「おかあさん」としての幸せな日々。そこへ乳がんが発覚して…家族の尊い日々を素直な言葉でつづる話題の漫画【書評】
公開日:2025/8/24

苦しみや悲しみは、私たちが生きていくなかで決して避けることのできないものだ。しかし、それらを大切な誰かと分け合うことができれば、その重みは不思議と軽くなることがある。感情を共有できる相手がいるというだけで、人生はより豊かで温かいものになるだろう。
『おかあさんの旅路 乳がんになっても、未来へつなげたい…おかあさんの記録』(なりたりえ/KADOKAWA)は、家族と過ごす時間の大切さや尊さについて、母親である著者の視点から描いたコミックエッセイだ。
登場するのは、著者とその夫、そして元気いっぱいの娘ふたり。作中には、無邪気な子どもたちとの笑いに満ちたやりとりや、なにげない会話のなかににじむ夫婦の思いやりなど、読者の心をふっとゆるめるようなやさしいエピソードが満載だ。
美味しいものを食べさせたいと思いチャーハンを作ったら、張り切りすぎてパラパラにしすぎてしまったこと。子ども用のカメラをプレゼントしたら、喜んで大好きな母ばかりを写す娘たち。なにげなく「ママー。ゆめかなってるぅ~?」と聞いてきた娘に、「かなってる!」と答えた日。いつも笑顔で見守ってくれる夫の存在。
慌ただしく過ぎていく毎日のなかで見落としがちな、日常に潜む小さな幸せの数々。特別な出来事があるわけではない。けれど、だからこそ、描かれる一つひとつの瞬間に大切な相手と寄り添って生きることの豊かさが感じられる。
描かれるのは楽しい時間や幸せな瞬間だけではない。突然の乳がん発覚、そして闘病生活。
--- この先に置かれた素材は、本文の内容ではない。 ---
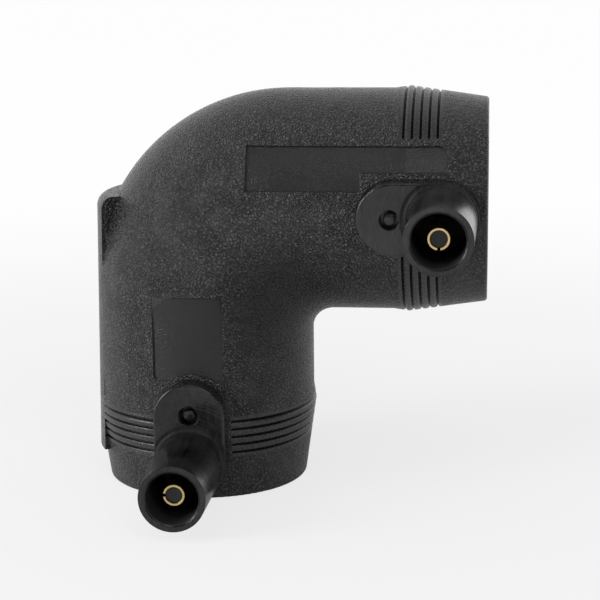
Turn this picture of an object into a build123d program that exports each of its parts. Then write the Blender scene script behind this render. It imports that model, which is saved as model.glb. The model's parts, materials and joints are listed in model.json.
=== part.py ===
from build123d import *
from math import atan, cos, radians, sin, sqrt, tan
import os

# A polyethylene electrofusion elbow for 32 mm pipe, standing on the mouth of its lower socket.
# Millimetres. The origin is the centre of the lower mouth, +Z is up along the lower arm, the right arm
# runs to +X and the two terminal shrouds point to -Y.

# Sockets and bore
pipe_diameter = 32.0
pipe_room = 0.2
socket_wall = 5.5
waterway_radius = 13.2
waterway_inner_radius = 5.7
mouth_lead_in = 0.5
arm_length = 56.4

# Outside of the bend
outer_bend_radius = 39.0
inner_corner_radius = 4.8
bend_arc_steps = 10
bend_run_in = 1.5

# Tapered mouth and the ridge rings behind it
taper_length = 15.2
ridge_stand = 0.45
ridge_ramp_length = 3.0
mouth_draw_in = 2.2
mouth_corner_radius = 0.7
ridge_band_start = 9.5
groove_pitch = 1.6
groove_count = 5
groove_width = 0.9
groove_depth = 0.5

# Terminal boss, shroud and contact pin
terminal_to_mouth = 8.4
boss_width = 13.7
boss_outer_reach = 6.95
boss_inner_reach = 6.25
boss_plane = 25.0
boss_edge = 0.4
shroud_height = 20.6
shroud_mouth_radius = 6.25
shroud_base_radius = 6.65
shroud_foot_radius = 0.8
shroud_bore_radius = 4.9
shroud_bore_lead_in = 0.35
shroud_bore_depth = 18.0
pin_diameter = 4.0
pin_sheet = 0.4
pin_slit = 0.55
pin_recess = 2.45
pin_root = 5.6
pin_root_neck = 0.2
pin_core_recess = 0.5

# Fusion indicator
indicator_to_terminal = 9.7
indicator_well_radius = 1.9
indicator_well_depth = 3.2
indicator_radius = 1.05
indicator_recess = 0.6
indicator_tip_round = 0.25

# Heating wire
wire_diameter = 0.7
wire_room = 0.03
coil_turns = 6.5
coil_to_stop = 9.2
link_skin = 0.65

# Bare recessed panels and the label plate
panel_depth = 0.3
panel_rim = 1.2
panel_corner = 0.8
upper_panel_start = 11.0
upper_panel_to_mouth = 7.4
upper_panel_bottom = 8.0
upper_panel_height = 4.7
upper_panel_round = 2.1
upper_panel_step_length = 21.7
upper_panel_step_height = 3.4
lower_panel_start = 16.0
lower_panel_length = 16.4
lower_panel_width = 13.6
lower_panel_offset = -0.5
plate_half_angle = 27.5
plate_to_mouth = 6.6
plate_stand_bottom = 0.25
plate_lean = 0.85
plate_rise = 1.3
plate_top_round = 2.3
ridge_gap_below = 7.6
ridge_gap_above = 14.0

# Worked out from the sizes above
socket_radius = pipe_diameter / 2 + pipe_room
body_radius = socket_radius + socket_wall
crest_radius = body_radius + ridge_stand
mouth_radius = crest_radius - mouth_draw_in
terminal_x = arm_length - terminal_to_mouth
boss_length = boss_outer_reach + indicator_to_terminal + boss_inner_reach
boss_middle = terminal_x + boss_outer_reach - boss_length / 2
stop_x = waterway_radius + waterway_inner_radius
pivot = body_radius + inner_corner_radius
bend_centre = outer_bend_radius - body_radius
pin_radius = pin_diameter / 2
wire_radius = wire_diameter / 2
coil_radius = socket_radius + wire_room + wire_radius
relief_radius = coil_radius + wire_radius + wire_room
coil_start_x = terminal_x - pin_radius + (pin_sheet + pin_root_neck) / 2
coil_end_x = stop_x + coil_to_stop
coil_pitch = (coil_start_x - coil_end_x) / coil_turns
relief_outer_x = coil_start_x + wire_diameter
relief_inner_x = coil_end_x - wire_diameter
shroud_plane = boss_plane + shroud_height
cup_floor_plane = shroud_plane - shroud_bore_depth
pin_tip_plane = shroud_plane - pin_recess
pin_foot_plane = cup_floor_plane - pin_root
link_plane = socket_radius + link_skin + wire_radius

right_arm = Pos(0, 0, arm_length)
lower_arm = Pos(0, 0, arm_length) * Rot(0, 90, 0)


def turned(points):
    """A solid turned about the arm's axis from (distance from the crossing, radius) points."""
    return revolve(make_face(Polyline(*points, close=True)), Axis.X)


def crest(from_mouth):
    """Radius of the smooth arm at a distance from its mouth, before grooves are cut."""
    if from_mouth > taper_length:
        return crest_radius - ridge_stand * (from_mouth - taper_length) / ridge_ramp_length
    return mouth_radius + mouth_draw_in * from_mouth / taper_length


def smooth_arm(inset=0.0):
    """The straight part of an arm: plain cylinder, ramp up to the ridge band, tapered, rounded mouth."""
    crest_x = arm_length - taper_length
    outline = [
        (pivot, 0),
        (arm_length, 0),
        (arm_length, mouth_radius - inset),
        (crest_x, crest_radius - inset),
        (crest_x - ridge_ramp_length, body_radius - inset),
        (pivot, body_radius - inset),
    ]
    face = make_face(Polyline(*outline, close=True))
    mouth_edge = face.vertices().sort_by(lambda v: v.X + v.Y)[-1]
    return revolve(fillet(mouth_edge, mouth_corner_radius), Axis.X)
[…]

それらにまつわる苦悩や葛藤など、著者が直面した苦しい時間についても丁寧に掘り下げられている点もみどころである。
病気と向き合う不安や、母として、妻として、家族とどう向き合っていくかという切実な思い。それらと真摯に向き合いながら、苦しみのなかにも幸せを見つけ、胸を張って前に進んでいく著者の姿が読者の胸にやさしく迫る。
大切な人との関係を改めて見つめ直したくなるような、不思議なパワーを秘めた作品である。